Impact on Table History and Time Travel

Delete operations are recorded in the Delta Table’s transaction log. This means that even after deleting data, you can still access previous versions of the table using Time Travel. Be mindful of this when dealing with sensitive data and consider using VACUUM with caution and an appropriate retention period.

Error Handling and Troubleshooting

  • Incorrect Syntax: Double-check your SQL or API syntax for any errors.
  • Permissions: Ensure you have the necessary write permissions on the Delta Table.
  • Concurrency Conflicts: If concurrent writes are occurring, you might encounter conflicts. Delta Lake’s optimistic concurrency control will typically handle these, but you might need to retry the operation.
  • Large Delete Performance: If a delete operation takes a long time, analyze the query execution plan in Spark UI to identify bottlenecks. Consider optimizing partitioning, filtering, or using staged deletes.
  • VACUUM: If you encounter errors related to VACUUM, ensure that no processes are still accessing older versions of the data and that you have specified a sufficient retention period if needed.

Deleting from Managed and External Tables

The delete process is identical for both managed and external Delta Tables. The key difference lies in the data lifecycle.

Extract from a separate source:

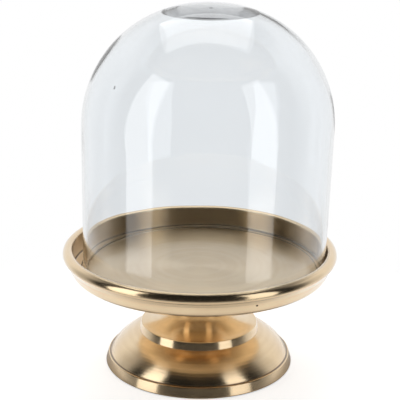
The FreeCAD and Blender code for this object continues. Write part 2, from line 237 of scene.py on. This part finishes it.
# ---------------------------------------------------------------- node helpers

class Graph:
    """A node tree with short names for the patterns that the materials share."""

    def __init__(self, tree):
        self.tree = tree

    def add(self, kind, **settings):
        node = self.tree.nodes.new(kind)
        for key, value in settings.items():
            setattr(node, key, value)
        return node

    def feed(self, target, value):
        """Give a socket a number, a colour without its alpha, or another node's output."""
        if isinstance(value, (int, float)):
            target.default_value = value
        elif isinstance(value, tuple):
            target.default_value = (*value, 1.0)
        else:
            self.tree.links.new(value, target)

    def math(self, operation, *values):
        node = self.add("ShaderNodeMath", operation=operation)
        for socket, value in zip(node.inputs, values):
            self.feed(socket, value)
        return node.outputs[0]

    def length(self, first, second):
        """The length of the hypotenuse over two sides."""
        square = self.math("MULTIPLY", first, first)
        return self.math("SQRT", self.math("MULTIPLY_ADD", second, second, square))

    def place(self, kind):
        """Object: the place on the piece. Generated, in a world: the direction looked in."""
        return self.add("ShaderNodeTexCoord").outputs[kind]

    def split(self, vector):
        node = self.add("ShaderNodeSeparateXYZ")
        self.feed(node.inputs[0], vector)
        return tuple(node.outputs)

    def combine(self, *values):
        node = self.add("ShaderNodeCombineXYZ")
        for socket, value in zip(node.inputs, values):
            self.feed(socket, value)
        return node.outputs[0]

    def noise(self, vector, scale, detail=3.0, roughness=0.5, distortion=0.0):
        node = self.add("ShaderNodeTexNoise")
        self.feed(node.inputs["Vector"], vector)
        node.inputs["Scale"].default_value = scale
        node.inputs["Detail"].default_value = detail
        node.inputs["Roughness"].default_value = roughness
        node.inputs["Distortion"].default_value = distortion
        return node.outputs[0]

    def spread(self, value, low, high, to_low, to_high):
        """A smooth step from to_low at low to to_high at high."""
        node = self.add("ShaderNodeMapRange", interpolation_type="SMOOTHSTEP")
        self.feed(node.inputs["Value"], value)
        node.inputs["From Min"].default_value = low
        node.inputs["From Max"].default_value = high
        node.inputs["To Min"].default_value = to_low
        node.inputs["To Max"].default_value = to_high
        return node.outputs[0]

    def mix(self, share, first, second):
        """A colour between first and second."""
        node = self.add("ShaderNodeMix", data_type="RGBA")
        self.feed(node.inputs[0], share)
        self.feed(node.inputs[6], first)
        self.feed(node.inputs[7], second)
        return node.outputs[2]

    def bump(self, height, distance):
        node = self.add("ShaderNodeBump")
        self.feed(node.inputs["Height"], height)
        node.inputs["Distance"].default_value = distance
        return node.outputs[0]

    def bounced(self, path):
        """1 for what reflections and matt surfaces receive.

        It is 0 for what is seen directly or through the glass.
        """
        depth = self.math("ADD", path["Diffuse Depth"], path["Glossy Depth"])
        return self.math("GREATER_THAN", depth, 0.5)


def new_material(name):
    material = bpy.data.materials.new(name)
    material.use_nodes = True
    return material, Graph(material.node_tree), material.node_tree.nodes["Principled BSDF"]


def set_constants(shader, **values):
    """Plain numbers straight onto the shader's sockets."""
    for key, value in values.items():
        shader.inputs[key.replace("_", " ")].default_value = value


# ---------------------------------------------------------------- materials
# The scales of the noises are counts for each metre.

BRASS = (0.85, 0.66, 0.42)
BRASS_DEEP = (0.77, 0.56, 0.33)
# The deep brown below is partly patina and partly painted shade, put into the turned corners, the
# joints and the casting pit.
PATINA_AND_SHADE = (0.16, 0.10, 0.055)
DEEPEST_TONE = 0.5
LATHE_PITCH = 0.25 * MM
LATHE_DEPTH = 0.0025 * MM
BAND_SCALE = 240.0
CLOUD_SCALE = 36.0
POLISHED = 0.17
LESS_POLISHED = 0.23
SATIN_EXTRA = 0.12
DIRT_EXTRA = 0.15
CREASE_REACH = 1.1 * MM
CREASE_DIRT_AND_SHADE = 0.85
PIT_HALF_WIDTH = 1.3 * MM
PIT_DIRT_AND_SHADE = 0.97

GLASS_TINTS = ((0.966, 0.985, 1.0), (0.960, 0.980, 0.996))
GLASS_IOR = 1.5
GLASS_HAZE = 0.012
GLASS_DEPTH_TINT = (0.80, 0.805, 0.81, 1.0)
GLASS_DENSITY = 46.0

ZINC_TINTS = ((0.66, 0.67, 0.68), (0.52, 0.53, 0.56))
RUBBER_TINTS = ((0.035, 0.035, 0.036), (0.06, 0.058, 0.055))


def brass_dirt_and_shade(n, place, creases, pit):
    """The share of dirt and painted shade in the turned corners, at the joints and in a casting
    pit.
    """
    x, y, z = n.split(place)
    radius = n.length(x, y)
    dirt_and_shade = 0.0
    # Each turned corner is darkened near its line: painted shade, with some dirt.
    for crease_radius, crease_height in creases:
        across = n.math("SUBTRACT", radius, crease_radius)
        away = n.length(across, n.math("SUBTRACT", z, crease_height))
        here = n.spread(away, 0.25 * CREASE_REACH, CREASE_REACH, CREASE_DIRT_AND_SHADE, 0.0)
        dirt_and_shade = n.math("MAXIMUM", dirt_and_shade, here)
    # The casting pit is darkened too: painted shade, with some dirt.
    if pit is not None:
        level = n.length(n.math("SUBTRACT", x, pit.x), n.math("SUBTRACT", y, pit.y))
        away = n.length(level, n.math("SUBTRACT", z, pit.z))
        here = n.spread(away, 0.5 * PIT_HALF_WIDTH, 1.1 * PIT_HALF_WIDTH, PIT_DIRT_AND_SHADE, 0.0)
        dirt_and_shade = n.math("MAXIMUM", dirt_and_shade, here)
    return dirt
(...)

  • Managed Tables: Deleting a managed table (not just the data) will permanently remove both the data and the metadata.
  • External Tables: Deleting an external table only removes the metadata from the Delta Lake metastore. The underlying data files remain untouched at their external location.

Conclusion

Deleting data from Delta Tables is a powerful operation that should be performed with care. Understanding the available methods (SQL and API), optimization techniques, best practices, and the implications of deleting from managed vs. external tables are crucial for ensuring data integrity and efficient data management within your Delta Lake environment.